BU KOŞULLARDA ADİL BİR SEÇİM OLMAZ
“İzmir Büyükşehir Belediye Başkanı CHP’li bir belediye başkanı olduğu için İzmir’i cezalandırmaktan vazgeçsinler” diyen Soyer, “ 12 Haziran’da Sayın Cumhurbaşkanımıza bir mektup yazdım ve ekinde engellenen projeleri anlattım. Narlıdere Metrosu yüzde 95 tamamlandı. Deneme seferlerini yaptık. İstasyonların imalatı devam ediyor. Sadece son bir dilim kredi var.
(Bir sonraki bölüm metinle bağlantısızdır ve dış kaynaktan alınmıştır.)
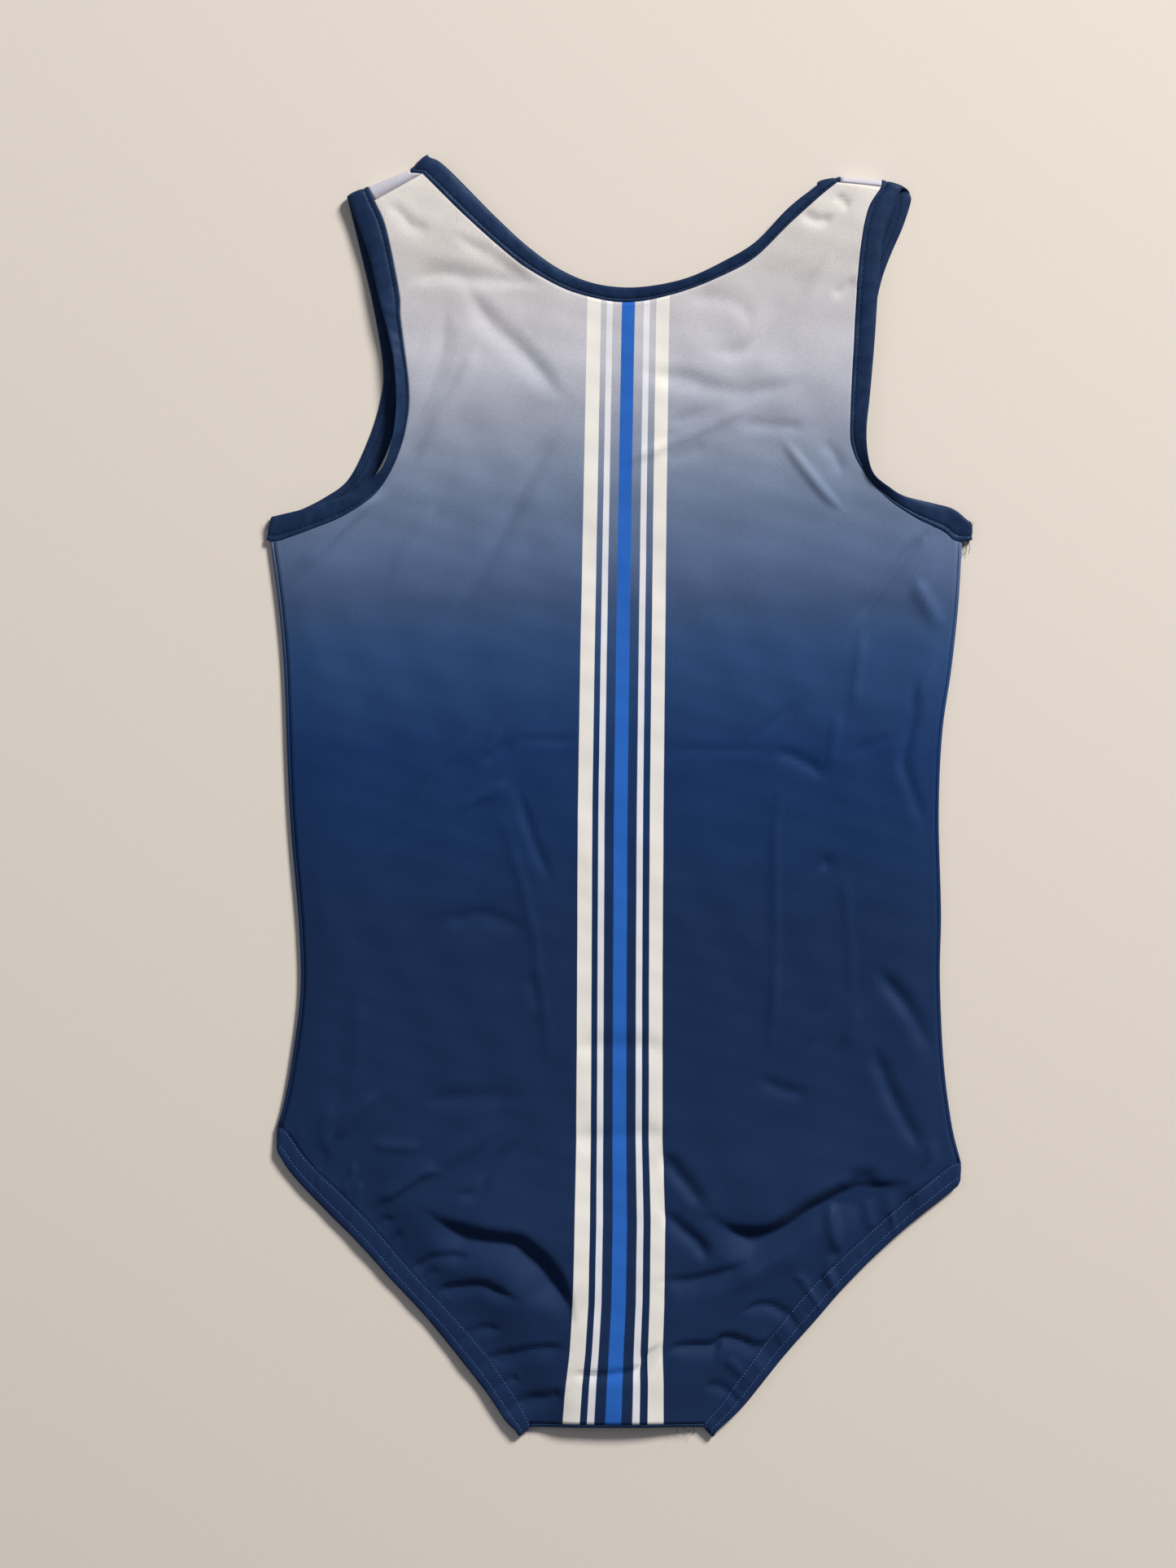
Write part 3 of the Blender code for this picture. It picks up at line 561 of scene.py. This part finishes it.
def frontLevel(places):
    places = np.asarray(places, dtype=float)[:, :2]
    level = np.full(len(places), body["freeFront"])
    for x, y, spreadX, spreadY, height in frontRelief["air"]:
        level += height * np.exp(-((places[:, 0] - x) / spreadX) ** 2 - ((places[:, 1] - y) / spreadY) ** 2)
    level = roundDown(level, places, "leg", (frontCut["legLeft"], frontCut["legRight"]))
    for leftWidth, rightWidth, height, points in frontRelief["creases"]:
        line = smoothCurve(points, 3 * len(points))
        reach = max(leftWidth, rightWidth)
        near = ((places > line.min(axis=0) - reach) & (places < line.max(axis=0) + reach)).all(axis=1)
        if near.any():
            distance, hand, along = lineDistance(places[near], line)
            fade = np.clip(np.minimum(along, 1 - along) / frontRelief["taper"], 0, 1)
            fade = fade * fade * (3 - 2 * fade)
            width = leftWidth ** ((1 + hand) / 2) * rightWidth ** ((1 - hand) / 2)
            width *= frontRelief["endWidth"] + (1 - frontRelief["endWidth"]) * fade
            share = np.clip(distance / width, 0, 1)
            level[near] += (height * (frontRelief["endHeight"] + (1 - frontRelief["endHeight"]) * fade)
                            * (1 - share) ** 2 * (1 + share))
    sway, swayX, swayY, swayStart = frontRelief["sway"]
    for height, acrossX, acrossY, start in frontRelief["ripple"]:
        bend = sway * np.sin(swayX * places[:, 0] + swayY * places[:, 1] + swayStart * start)
        level += height * np.sin(acrossX * places[:, 0] + acrossY * places[:, 1] + start + bend)
    level = roundDown(level, places, "side", body["sides"].values())
    return np.maximum(level, body["lowestFront"])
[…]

Avrupa İmar Yatırım Bankası’ndan aldığımız kredinin 30 milyon Euro’luk son dilimi. Herhangi bir Hazine garantisi ya da kefalet istemiyor. O para geldi. Sadece izin verilip imza atılması lazım bize gelmesi için. Mart’tan beri o 30 milyon Euro gelmiyor.Bu koşullarda adil bir seçim olmaz. İzmir’in hakları elinden alınarak İzmir bir seçime gidemez. Buna hakları yok” ifadelerini kullandı.